In order to more effectively ensure that counterfeit or pirated products of your brand are blocked from entering the U.S., there are a few steps that will make it easier for the CBP to protect the intellectual property rights of your business.

  1. Register your trademark or copyright with the CBP through their electronic filing system. Once your trademark/copyright is in the CBP’s database, CBP officers will be better equipped to determine whether an item entering the US is infringing your trademark or copyright.
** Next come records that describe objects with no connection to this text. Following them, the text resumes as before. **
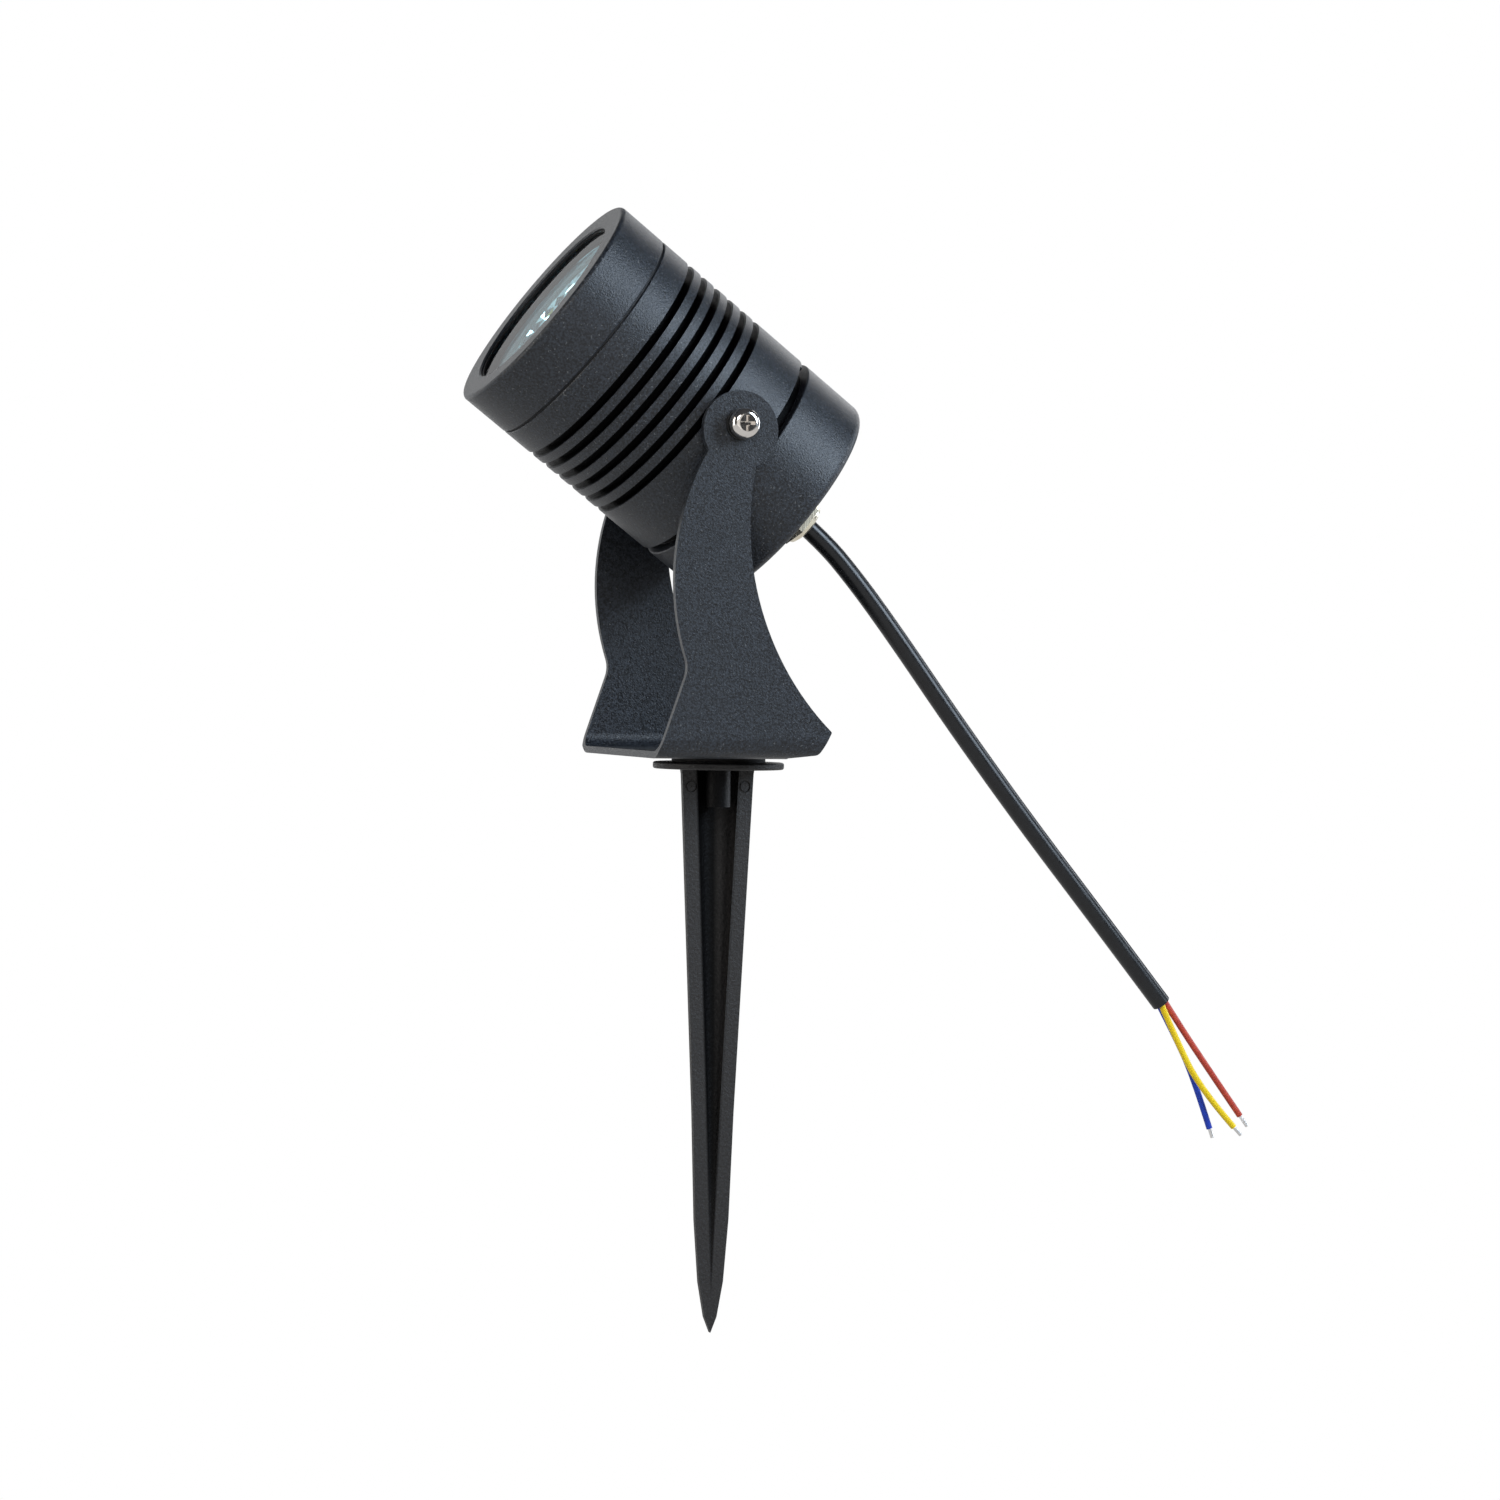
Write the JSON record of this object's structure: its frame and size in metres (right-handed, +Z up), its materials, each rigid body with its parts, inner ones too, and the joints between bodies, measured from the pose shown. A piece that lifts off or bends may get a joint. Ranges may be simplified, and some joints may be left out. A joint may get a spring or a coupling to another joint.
{
  "type": "garden spike spotlight",
  "caption": "Round finned spotlight head that tilts in a bent sheet yoke and swivels on a ground spike, with a short three-core lead from a gland at the back.",
  "frame": {"origin": "centre of the spike flange's underside, where it meets the ground", "axes": "+Z up along the spike, lamp looks towards -X and up, tilt axis along Y"},
  "size_m": [0.2499, 0.087, 0.3236],
  "materials": {
    "powder_coat": "fine-textured black powder coat on aluminium",
    "spike_plastic": "moulded black glass-filled nylon",
    "rubber": "matt black rubber",
    "bright_steel": "stainless steel",
    "dark_steel": "blackened steel",
    "nylon": "black nylon",
    "glass": "clear toughened glass",
    "mirror_metal": "faceted bright reflector",
    "board_aluminium": "white metal-core board",
    "thermal_silicone": "grey silicone",
    "phosphor": "yellow phosphor",
    "wire_white": "white insulation",
    "board_green": "green circuit board",
    "ferrite": "moulded electronic parts",
    "capacitor_skin": "dark blue sleeve",
    "nickel_brass": "nickel-plated brass",
    "lead_rubber": "satin black rubber sheath",
    "core_brown": "red-brown insulation",
    "core_blue": "blue insulation",
    "core_yellow": "yellow-green insulation",
    "tinned_copper": "tinned stranded copper"
  },
  "bodies": {
    "stake": {"ground_spike": "spike_plastic", "stake_pad": "rubber", "stake_washer": "dark_steel", "stake_spring_washer": "dark_steel", "stake_screw": "bright_steel"},
    "yoke": {"yoke_bracket": "powder_coat"},
    "head": {"tilt_washers": "dark_steel", "tilt_spring_washers": "dark_steel", "tilt_screws": "bright_steel", "friction_washers": "nylon", "front_bezel": "powder_coat", "lens_glass": "glass", "lens_gasket": "rubber", "lens_seat_ring": "rubber", "bezel_seal": "rubber", "housing": "powder_coat", "reflector": "mirror_metal", "led_board": "board_aluminium", "thermal_pad": "thermal_silicone", "led_emitter": "phosphor", "led_board_screws": "bright_steel", "led_wires": "wire_white", "driver_case": "nylon", "driver_board": "board_green", "driver_transformer": "ferrite", "driver_capacitor": "capacitor_skin", "driver_chips": "ferrite", "supply_wires": "core_brown", "rear_cap": "powder_coat", "rear_cap_oring": "rubber", "gland_gasket": "rubber", "gland_body": "nickel_brass", "gland_seal": "rubber", "gland_nut": "nickel_brass", "gland_locknut": "nickel_brass", "lead_sheath": "lead_rubber", "lead_core_brown": "core_brown", "lead_core_blue": "core_blue", "lead_core_yellow": "core_yellow", "conductor_ends": "tinned_copper"}
  },
  "joints": [
    {"name": "swivel", "type": "hinge", "parent": "stake", "child": "yoke", "pos_m": [0, 0, 0.0037], "axis": [0, 0, 1], "range_deg": [-180, 180]},
    {"name": "tilt", "type": "hinge", "parent": "yoke", "child": "head", "pos_m": [-0.0079, 0, 0.0967], "axis": [0, 1, 0], "range_deg": [-67, 25]}
  ]
}
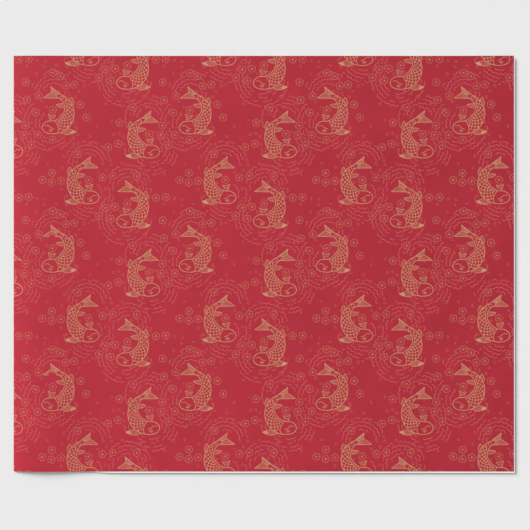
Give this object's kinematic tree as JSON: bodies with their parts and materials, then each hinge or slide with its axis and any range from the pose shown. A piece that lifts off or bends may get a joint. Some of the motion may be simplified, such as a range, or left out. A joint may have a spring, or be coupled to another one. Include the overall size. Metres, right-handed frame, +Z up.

  2. Provide the CBP with a product identification guide that contains information such as company information, the intellectual property owned, contact information, registration number, recordation number, characteristics of the product, photos of the product, photos of counterfeits, and any other relevant information. The detailed information in the guide will enhance the CBP’s knowledge of your brand in order to recognize infringing or pirated goods.
  3. Be proactive. If you know of any infringing products or possible shipments of infringing goods entering the U.S., notify the CBP.

The CBP checks incoming goods at over 300 ports of entry in the U.S. and is certainly a crucial tool in protecting any business’s brand.